Michael Bruno, Hector Tjupuru Burton, Willy Kaika Burton, Jonathan Jones, Brenton Ken, Milsane Murphy, Tiger Palpatja, Jacob Tiger, Ray Ken, Barney Wangin, Mick Wikilyiri, Frank Young, Anwar Young

Kulata Tjuta 2012–14
277 wooden spears, malu (kangaroo) tendons, mulga shrub binding resin
dimensions variable
Purchased by the Monash University Library 2016

Kulata tjuta (many spears)

One spear is a beautiful thing; 260 spears flying in unison, ‘like a dark cloud across country’, is awesome.[1]

Among the most ancient of human artefacts, a well-made spear is as much a subject as an object. Slowly coaxed into being over coals, the sapling is cooked into a spear, straight and true. Well before the dog, the domesticated tree was man’s best friend. And like birds, spears fly and sing, and must be listened to. The spear is a messenger and a scepter. It speaks the language of the ancestral, of the tjukurrpa (law).

There is more to spears than spearing. When the Papunya Tula artist Turkey Tolson Tjupurrula painted the story of a confrontation between two groups of men, his focus was the straightening of the spears: the men gathering in communion around the fire to collectively renew their social contract. It resounds in their songs and the rattling of their spears.

Renowned for their adherence to tradition, Pitjantjatjara men at Alice Springs, in 1974, threw spears at an exhibition of the new Papunya Tula paintings to express their anger at this transgression of revealing secret knowledge to the uninitiated.

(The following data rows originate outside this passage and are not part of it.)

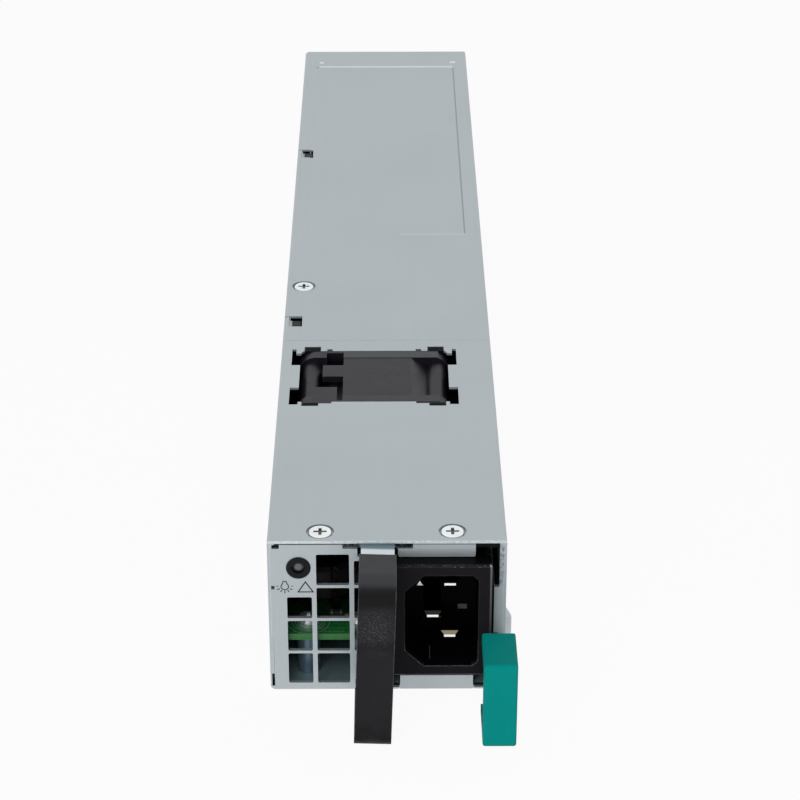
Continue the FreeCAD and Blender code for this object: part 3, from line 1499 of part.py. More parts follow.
def bulk_capacitors():
    piece = can("bulk_capacitor", bulk_across, bulk_long)
    x = (bulk_across + size.bulk_gap) / 2
    z = main_board_top + bulk_across / 2
    group("bulk_capacitors", piece, [(side * x, row_bulk, z) for side in (-1, 1)], *ALONG_Y)


def primary_heatsink():
    """A finned extrusion along the left wall with the switching transistors on its face."""
    left = -wall_in + size.part_gap / 2
    right = left + size.sink_deep
    low = main_board_top
    sink = new_body("primary_heatsink")
    plate = right - size.sink_plate
    add(sink, "XY", low, low + size.sink_tall, rectangle(
        plate, right, row_sink, row_sink + sink_long))
    pitch = size.sink_tall / size.sink_fins
    fins = [rectangle(left, plate, low + pitch * index, low + pitch * index + size.sink_fin)
            for index in range(round(float(size.sink_fins)))]
    add(sink, "XZ", row_sink, row_sink + sink_long, *fins)
    node(sink, "primary_heatsink")
    device = new_body("primary_transistor")
    add(device, "YZ", 0, size.transistor_thick, rectangle(
        Length("0"), size.transistor_wide, Length("0"), size.transistor_tall, size.window_corner))
    cut(device, "YZ", 0, size.transistor_thick,
        disc(size.transistor_wide / 2, size.transistor_tall - size.transistor_hole_drop,
             size.board_screw_shank))
    gap = (sink_long - size.transistor_wide * 2) / 3
    group("primary_transistors", device, [
        (right, row_sink + gap, low), (right, row_sink + gap * 2 + size.transistor_wide, low)])


def main_transformer():
    """A ferrite frame with a centre leg; the taped winding fills its two windows."""
    wide, rise, deep = size.core_wide, size.core_rise, size.core_deep
    leg, centre_leg = size.core_leg, size.core_centre_leg
    x, low = size.core_x, main_board_top
    y = row_sink + size.part_gap * 3
    core = new_body("transformer_core")
    add(core, "XZ", y, y + deep, rectangle(x - wide / 2, x + wide / 2, low, low + rise, size.window_corner))
    inside = centre_leg / 2
    outside = wide / 2 - leg
    cut(core, "XZ", y, y + deep,
        rectangle(x - outside, x - inside, low + leg, low + rise - leg),
        rectangle(x + inside, x + outside, low + leg, low + rise - leg))
    node(core, "transformer_core")
    winding = new_body("transformer_winding")
    room = size.joint_gap
    middle = y + deep / 2
    half_deep = size.winding_deep / 2
    add(winding, "XY", low + leg + room, low + rise - leg - room, rectangle(
        x - outside + room, x + outside - room, middle - half_deep, middle + half_deep,
        size.winding_deep / 8))
    cut(winding, "XY", low + leg + room, low + rise - leg - room, rectangle(
        x - inside - room, x + inside + room, y - room, y + deep + room))
    node(winding, "transformer_winding")


def rear_parts():
    """Standby transformer, control card, bus bars with rectifiers, and output capacitors."""
    top = main_board_top
    upright_block("standby_transformer", size.part_gap, row_standby, top, size.standby_wide,
                  size.standby_deep, size.standby_tall, size.window_corner)
    card = new_body("control_board")
    card_x = low_wall_in - size.control_side_room
    add(card, "YZ", card_x, card_x + size.board_sheet, rectangle(
        row_sink, row_sink + size.control_long, top, top + size.control_tall, size.window_corner))
    node(card, "control_board")
    bars = new_body("output_bus_bar")
    foot = size.bar_tall / 3
    thick = size.bar_thick
    add(bars, "XZ", 0, bar_long, [
        (Length("0"), 0), (foot, 0), (foot, thick), (thick, thick), (thick, size.bar_tall),
        (Length("0"), size.bar_tall)])
    apart = rectifier_x / 2
    group("output_bus_bars", bars, [
        (apart * side - thick, row_busbars, top) for side in (-1, 0, 1)])
    device = new_body("rectifier")
    add(device, "XY", 0, size.mos_tall, rectangle(
        -size.mos_wide / 2, size.mos_wide / 2, Length("0"), size.mos_wide, size.window_corner))
    group("rectifier_transistors", device, [
        (side * rectifier_x, row_busbars + step * (size.mos_wide + size.part_gap), top)
        for side in (-1, 1) for step in range(3)])
    piece = can("output_capacitor", size.out_cap_across, size.out_cap_tall)
    pitch, columns = size.out_cap_pitch, round(float(size.out_cap_columns))
    spots = []
    for row in range(round(float(size.out_cap_rows))):
        for column in range(columns):
            x = pitch * (column - (columns - 1) / 2)
            spots.append((x, row_output + pitch * (row + 0.5), top))
    group("output_capacitors", piece, spots)


# ---------------------------------------------------------------- wires

def wire_path(points, bend):
    """Straight runs joined by tangent arcs."""
    corners = [FreeCAD.Vector(*map(float, point)) for point in points]
    edges, start = [], corners[0]
    for before, corner, after in zip(corners, corners[1:], corners[2:]):
        back, ahead = (before - corner).normalize(), (after - corner).normalize()
        half_angle = back.getAngle(ahead) / 2
        reach = float(bend) / math.tan(half_angle)
        middle = corner + (back + ahead).normalize() * (float(bend) / math.sin(half_angle))
        enter, leave = corner + back * reach, corner + ahead * reach
        top = middle + (corner - middle).normalize() * float(bend)
        edges += [Part.LineSegment(start, enter).toShape(), Part.Arc(enter, top, leave).toShape()]
        start = leave
    edges.append(Part.LineSegment(start, corners[-1]).toShape())
    return Part.Wire(edges)


def wires(label, routes, across, bend):
    """Insulated wires held on their way; a swept tube for each route."""
    tubes = []
    for points in routes:
        path = wire_path(points, bend)
        start = path.Edges[0]
        normal = start.tangentAt(start.FirstParameter)
        section = Part.Wire(Part.Circle(path.Vertexes[0].Point, normal, float(across) / 2).toShape())
        tubes.append(path.makePipeShell([section], True, True))
    bundle = doc.addObject("Part::Feature", label)
    bundle.Shape = tubes[0] if len(tubes) == 1 else Part.makeCompound(tubes)
    node(bundle, label)


def inner_wires():
    """Mains wires run past the right side of the fan; the fan's own lead goes to its plug."""
    across, bend = size.wire_across, size.wire_bend
    pitch = across * 1.2
    lane = (fan_x + fan_half + wall_in) / 2
    high = main_board_top + size.bridge_tall + pitch
    start_y = row_x_cap + y_cap_step * 2 + across * 2
    end_y = row_plug + size.bridge_deep + size.part_gap * 2
    routes = []
    for index in range(2):
        shift = pitch * index
        routes.append([
            (filter_right - across * 2 - shift, start_y - shift, filter_board_top),
            (filter_right - across * 2 - shift, start_y - shift, high + shift),
            (lane, start_y - shift, high + shift),
            (lane, end_y + shift, high + shift),
            (lane, end_y + shift, main_board_top)])
    wires("mains_wires", routes, across, bend)
    wire = size.fan_wire_across
    plug_x = -board_side + size.part_gap + size.plug_wide / 2
    wire_z = fan_z + fan_half - size.fan_flange
    wires("fan_cable", [[
        (fan_x - fan_column_out * 0.8, fan_rear, wire_z - wire),
        (fan_x - fan_column_out * 0.8, row_plug + size.plug_deep / 2, wire_z - wire),
        (plug_x, row_plug + size.plug_deep / 2, main_board_top + size.plug_tall + wire * 4),
        (plug_x, row_plug + size.plug_deep / 2, main_board_top + size.plug_tall)]], wire, wire * 1.5)


# ---------------------------------------------------------------- build, check, write

chassis_tray()
front_cover()
rear_cover()
cover_screws()
status_lamp()
pull_strap()
mains_inlet()
release_latch()
fan_frame()
fan_rotor()
fan_motor()
filter_board()
main_board()
output_contacts()
filter_parts()
main_front_parts()
power_factor_parts()
bulk_capacitors()
primary_heatsink()
main_transformer()
rear_parts()
inner_wires()
doc.recompute()

for thing in doc.Objects:
    if "Invalid" in thing.State or "Error" in thing.State:
        raise RuntimeError(f"{thing.Label} did not build: {thing.State}")
    if thing.TypeId == "PartDesign::Pocket":
        removed = thing.BaseFeature.Shape.Volume - thing.Shape.Volume
        if removed <= 0:
            raise RuntimeError(f"{thing.Label} cuts nothing")

os.makedirs("parts", exist_ok=True)
for piece in nodes:
    shape = piece.Shape
    if shape.isNull() or not shape.isValid() or not shape.Solids:
        raise RuntimeError(f"{piece.Label} has no sound solid")
    shape.exportStep(f"parts/{piece.Label}.step")
    box = shape.BoundBox
    print(f"{piece.Label:24s} solids {len(shape.Solids):3d} volume {shape.Volume:10.1f} "
          f"x {box.XMin:7.2f} {box.XMax:7.2f} y {box.YMin:7.2f} {box.YMax:7.2f} "
          f"z {box.ZMin:7.2f} {box.ZMax:7.2f}")
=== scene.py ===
"""The looks of the hot swap server power supply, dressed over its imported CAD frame."""
import json
import math

import bpy
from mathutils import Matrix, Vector


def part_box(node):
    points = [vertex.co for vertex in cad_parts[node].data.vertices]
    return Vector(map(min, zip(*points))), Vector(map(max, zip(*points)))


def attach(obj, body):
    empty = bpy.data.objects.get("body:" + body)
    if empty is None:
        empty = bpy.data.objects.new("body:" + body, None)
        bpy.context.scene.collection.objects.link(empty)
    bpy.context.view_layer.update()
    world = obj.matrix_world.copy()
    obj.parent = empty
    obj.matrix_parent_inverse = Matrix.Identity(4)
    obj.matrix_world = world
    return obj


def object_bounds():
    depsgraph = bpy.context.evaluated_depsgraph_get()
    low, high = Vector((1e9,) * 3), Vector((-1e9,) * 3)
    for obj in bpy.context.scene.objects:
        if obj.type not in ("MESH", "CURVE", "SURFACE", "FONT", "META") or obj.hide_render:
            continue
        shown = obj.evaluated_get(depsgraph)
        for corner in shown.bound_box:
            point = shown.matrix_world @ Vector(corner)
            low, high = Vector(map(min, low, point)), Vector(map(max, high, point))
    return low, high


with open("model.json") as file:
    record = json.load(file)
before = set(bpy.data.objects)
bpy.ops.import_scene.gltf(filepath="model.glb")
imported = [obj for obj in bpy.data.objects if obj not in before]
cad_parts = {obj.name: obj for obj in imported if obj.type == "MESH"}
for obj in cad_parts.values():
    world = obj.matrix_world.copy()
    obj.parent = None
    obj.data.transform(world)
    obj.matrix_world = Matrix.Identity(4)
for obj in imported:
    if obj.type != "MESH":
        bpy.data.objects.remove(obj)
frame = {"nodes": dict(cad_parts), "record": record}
cad_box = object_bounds()
nodes = frame["nodes"]
MM = 0.001
UP, FRONT = (0.0, 0.0, 1.0), (0.0, -1.0, 0.0)
WHITE = (1.0, 1.0, 1.0, 1.0)


# ---------------------------------------------------------------- studio

CAMERA_PLACE = Vector((0.007, -475.37, 328.99)) * MM
DEGREES_DOWN, DEGREES_RIGHT = 27.98, 0.353
LENS_MM, SENSOR_MM = 110.5, 36.0
FILL_TONE, FILL_STRENGTH = (0.95, 0.98, 1.0, 1.0), 0.36
TABLE_SIDE, TABLE_DROP = 8.0, 0.2 * MM
TABLE_TONE, TABLE_GLOW = (0.82, 0.82, 0.82, 1.0), 0.93


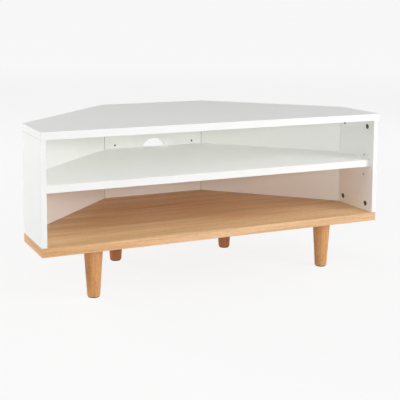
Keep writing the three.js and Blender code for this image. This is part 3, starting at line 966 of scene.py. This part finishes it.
def make_cam_bolt(node):
    """Wood thread in the board, then collar, shank, neck and round head in the wall."""
    head_end = CAM_FROM_WALL_END + CAM_BOLT_HEAD_LENGTH / 2
    head_start = head_end - CAM_BOLT_HEAD_LENGTH
    neck_start = head_start - CAM_BOLT_NECK_LENGTH
    head_radius = CAM_BOLT_HEAD_DIAMETER / 2
    thread_radius = CAM_BOLT_THREAD_DIAMETER / 2
    thread_range = (-SEAT_GAP, CAM_BOLT_THREAD_LENGTH)
    sculpt = spiral(thread_radius, *thread_range, CAM_BOLT_THREAD_PITCH, CAM_BOLT_THREAD_DEPTH)
    outline = [
        *softened([
            (0, -head_end),
            (head_radius, -head_end, head_radius / 2),
            (head_radius, -head_start, HAIR_ROUNDING),
            (CAM_BOLT_NECK_DIAMETER / 2, -head_start),
            (CAM_BOLT_NECK_DIAMETER / 2, -neck_start),
            (CAM_BOLT_SHANK_DIAMETER / 2, -neck_start, HAIR_ROUNDING),
            (CAM_BOLT_SHANK_DIAMETER / 2, -CAM_BOLT_COLLAR_LENGTH),
            (CAM_BOLT_COLLAR_DIAMETER / 2, -CAM_BOLT_COLLAR_LENGTH, HAIR_ROUNDING),
            (CAM_BOLT_COLLAR_DIAMETER / 2, -SEAT_GAP),
        ]),
        *stretch(thread_radius, *thread_range, CAM_BOLT_THREAD_PITCH),
        (0, CAM_BOLT_THREAD_LENGTH),
    ]
    piece = to_object("detailed_" + node, turned(outline, THREAD_SIDES, sculpt), finishes["steel"])
    wall_low, wall_high = box_of("left_side_panel")
    if node.endswith("top"):
        put_in_place(piece, node, upright(node, wall_high.z))
    else:
        put_in_place(piece, node, upright(node, wall_low.z) @ Matrix.Rotation(math.pi, 4, "X"))


def make_cam_lock(node):
    """A cam with a raised rim, a tapered cross for the screwdriver and a pocket for its bolt's head."""
    low, high = box_of(node)
    panel_low, panel_high = box_of("left_side_panel")
    radius = CAM_DIAMETER / 2
    thickness = high.x - low.x
    outline = softened([
        (0, -thickness),
        (radius, -thickness, HAIR_ROUNDING),
        (radius, 0, HAIR_ROUNDING),
        (radius - CAM_RIM_WIDTH, 0, HAIR_ROUNDING),
        (radius - CAM_RIM_WIDTH - CAM_FACE_DEPTH, -CAM_FACE_DEPTH, HAIR_ROUNDING),
        (0, -CAM_FACE_DEPTH),
    ])
    piece = to_object("detailed_" + node, turned(outline, SMALL_SIDES), finishes["zinc"])
    cross = tapered_cross(CAM_CROSS_LENGTH, CAM_CROSS_WIDTH, CAM_CROSS_DEPTH)
    pocket_depth = CAM_BOLT_HEAD_LENGTH / 2 + SEAT_GAP
    pocket = turned([
        (0, -pocket_depth),
        (CAM_POCKET_DIAMETER / 2, -pocket_depth),
        (CAM_POCKET_DIAMETER / 2, CAM_DIAMETER),
        (0, CAM_DIAMETER),
    ], THREAD_SIDES)
    bmesh.ops.rotate(pocket, verts=pocket.verts, matrix=Matrix.Rotation(math.pi / 2, 3, "Y"))
    # The bolt stands in the middle of the board
    bolt_depth = box_of("cam_lock_left_front_top")[1].x - middle_of("left_side_panel").x
    bmesh.ops.translate(pocket, verts=pocket.verts, vec=(0, 0, -bolt_depth))
    tools = [to_object("cross", cross, finishes["zinc"]), to_object("pocket", pocket, finishes["zinc"])]
    carve(piece, tools, "DIFFERENCE")
    front = Vector((1, 0, 0)) if middle_of(node).x < 0 else Vector((-1, 0, 0))
    at_top = node.endswith("top")
    up = Vector((0, 0, 1 if at_top else -1))
    height = panel_high.z - CAM_FROM_WALL_END if at_top else panel_low.z + CAM_FROM_WALL_END
    face_x = high.x if front.x > 0 else low.x
    put_in_place(piece, node, facing(front, up, (face_x, middle_of(node).y, height)))


def make_shelf_peg(node, wall):
    """A pin with a rounded tip, a thin flange and a flat tongue with rounded corners."""
    pin_radius = PEG_DIAMETER / 2
    flange_radius = PEG_FLANGE_DIAMETER / 2
    flange_front = PEG_FLANGE_GAP + PEG_FLANGE_THICKNESS
    pin = turned(softened([
        (0, -PEG_LENGTH),
        (pin_radius, -PEG_LENGTH, pin_radius / 2),
        (pin_radius, PEG_FLANGE_GAP),
        (flange_radius, PEG_FLANGE_GAP),
        (flange_radius, flange_front, PEG_FLANGE_GAP),
        (0, flange_front),
    ]), SMALL_SIDES)
    half_width = PEG_TONGUE_WIDTH / 2
    tongue_end = PEG_FLANGE_GAP + PEG_TONGUE_LENGTH
    tongue = slab(softened([
        (-half_width, PEG_FLANGE_GAP),
        (half_width, PEG_FLANGE_GAP),
        (half_width, tongue_end, PEG_TONGUE_ROUNDING),
        (-half_width, tongue_end, PEG_TONGUE_ROUNDING),
    ]), -PEG_TONGUE_DROP - PEG_TONGUE_THICKNESS, -PEG_TONGUE_DROP)
    piece = to_object("detailed_" + node, pin, finishes["steel"])
    carve(piece, [to_object("tongue", tongue, finishes["steel"])], "UNION")
    low, high = box_of(wall)
    middle = middle_of(node)
    if wall == "back_panel":
        front, place = Vector((0, -1, 0)), (middle.x, low.y, peg_row_height())
    elif middle.x < 0:
        front, place = Vector((1, 0, 0)), (high.x, middle.y, peg_row_height())
    else:
        front, place = Vector((-1, 0, 0)), (low.x, middle.y, peg_row_height())
    put_in_place(piece, node, facing(front, Vector((0, 0, 1)), place))


# The boards

def round_edges(piece):
    """Welds the solid's faces, joins its flat ones and rounds its sharp edges."""
    weld = piece.modifiers.new("weld", "WELD")
    weld.merge_threshold = WELD_REACH
    flats = piece.modifiers.new("flats", "DECIMATE")
    flats.decimate_type = "DISSOLVE"
    flats.angle_limit = FLAT_ANGLE
    bevel = piece.modifiers.new("rounding", "BEVEL")
    bevel.width = BOARD_ROUNDING
    bevel.segments = ROUNDING_STEPS
    bevel.limit_method = "ANGLE"
    bevel.angle_limit = SHARP_ANGLE
    bevel.use_clamp_overlap = False
    bevel.harden_normals = True


def finish_boards():
    """The boards keep their CAD solids, with rounded edges and their own finishes."""
    side = white_lacquer("white_side_panel", (side_peg_holes, side_panel_ends_and_foot_shade))
    rear = white_lacquer("white_rear_panel", (rear_panel_ends_and_foot_shade,))
    walls = {
        "left_side_panel": side,
        "left_rear_panel": rear,
        "back_panel": white_lacquer("white_back_panel", (back_peg_holes, back_panel_ends_and_foot_shade)),
        "right_rear_panel": rear,
        "right_side_panel": side,
    }
    for node, slot in slot_of.items():
        if slot in ("white_board", "oak_board"):
            piece = frame["nodes"][node]
            piece.material_slots[0].material = walls.get(node, finishes[slot])
            round_edges(piece)


# The scene

bpy.context.scene.view_settings.view_transform = "Standard"
bpy.context.scene.cycles.diffuse_bounces = LIGHT_BOUNCES
bpy.context.scene.cycles.max_bounces = LIGHT_BOUNCES
add_camera()
add_world()
add_floor()
for lamp in LAMPS:
    add_lamp(*lamp)

slot_of = {part["node"]: part["material_slot"] for part in frame["record"]["subparts"]}
bodies = frame["record"]["behaviour"]["bodies"]
body_of = {node: body for body, nodes in bodies.items() for node in nodes}
finishes = {
    "white_board": white_lacquer("white_board"),
    "oak_board": wood("oak_board", board_grain, BOARD_OAK_TONES, **BOARD_OAK),
    "solid_oak": wood("solid_oak", turned_grain, LEG_OAK_TONES, **LEG_OAK),
    "shaded_rear_leg_oak": wood("shaded_rear_leg_oak", turned_grain, SHADED_REAR_LEG_OAK_TONES, **LEG_OAK),
    "beech": wood("beech", turned_grain, BEECH_TONES, **BEECH),
    "zinc": mottled("zinc", ZINC_TONES, **ZINC),
    "steel": mottled("steel", STEEL_TONES, **STEEL),
    "dark_plastic": mottled("dark_plastic", PLASTIC_TONES, **PLASTIC),
}
finish_boards()
for i, corner in enumerate(("front_left", "front_right", "rear_right", "rear_left")):
    make_leg("leg_" + corner, i)
    make_glide("glide_" + corner)
    make_hanger_bolt("hanger_bolt_" + corner)
    make_insert("threaded_insert_" + corner)
for node in slot_of:
    if node.startswith("cam_lock_"):
        make_cam_lock(node)
    if node.startswith("cam_bolt_"):
        make_cam_bolt(node)
    if node.startswith("dowel_"):
        make_dowel(node)
for side in ("left", "right"):
    make_shelf_peg("shelf_peg_" + side, side + "_side_panel")
    make_shelf_peg("shelf_peg_back_" + side, "back_panel")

But what was new soon became old, and by 2010 the men had joined the painting movement. Keen to use it as a means to strengthen culture, Hector Burton – a senior Pitjantjatjara artist at Tjala Arts, Amata – began a collaborative painting project with the young men, which culminated in two exhibitions he curated at Raft Artspace in Alice Springs in 2011 and 2012.  

At the same time, his brother, Willy Kaika Burton, led the Kulata Tjuta project to teach the young men what his father had taught him: to make spears. The spear’s role in settling disputes and cementing social identity was central to the project, as the wider political context was garnering agency in the face of modernity’s advance. Burton also wanted contemporary art outcomes in which the Pitjantjatjara elders had control.

The first outcome was at the Adelaide Biennale in 2014, Dark Heart, in which 260 spears were suspended vertically as if frozen in flight just before hitting the ground. The installation format was jointly realised by Burton, who worked with a model in Amata, with advice from Jonathan Jones, who had joined the project in 2012, and curators at the Art Gallery of South Australia. Completing the installation was a sound work made by acclaimed Indigenous composer David Page, of the noise of spears in flight and singing, and a wall text by Burton:

We (Anangu) have a word for the rattle of the spears; that word is Tirkilpa. We have a technique where we roll spears over each other to make this noise. A long time ago this noise would be heard before a battle begins.

… Sometimes I hear the Tirkilpa today; it is a different battle today but the fight is real for us.

The spear is more than a sharpened wooden shaft: it announces ancestral presence.

Ian McLean is the Hugh Ramsay Chair of Australian Art History at University of Melbourne.


[1]Frank Young, remembering ‘lying on the ground with other young men … watching the wars being fought’, quoted in Tjala Arts (ed.), Nganampa Kampatjangka Uningu: Beneath the Canvas the Lives and Stories of the Tjala Artists, Wakefield Press, Mile End, 2015, p.240.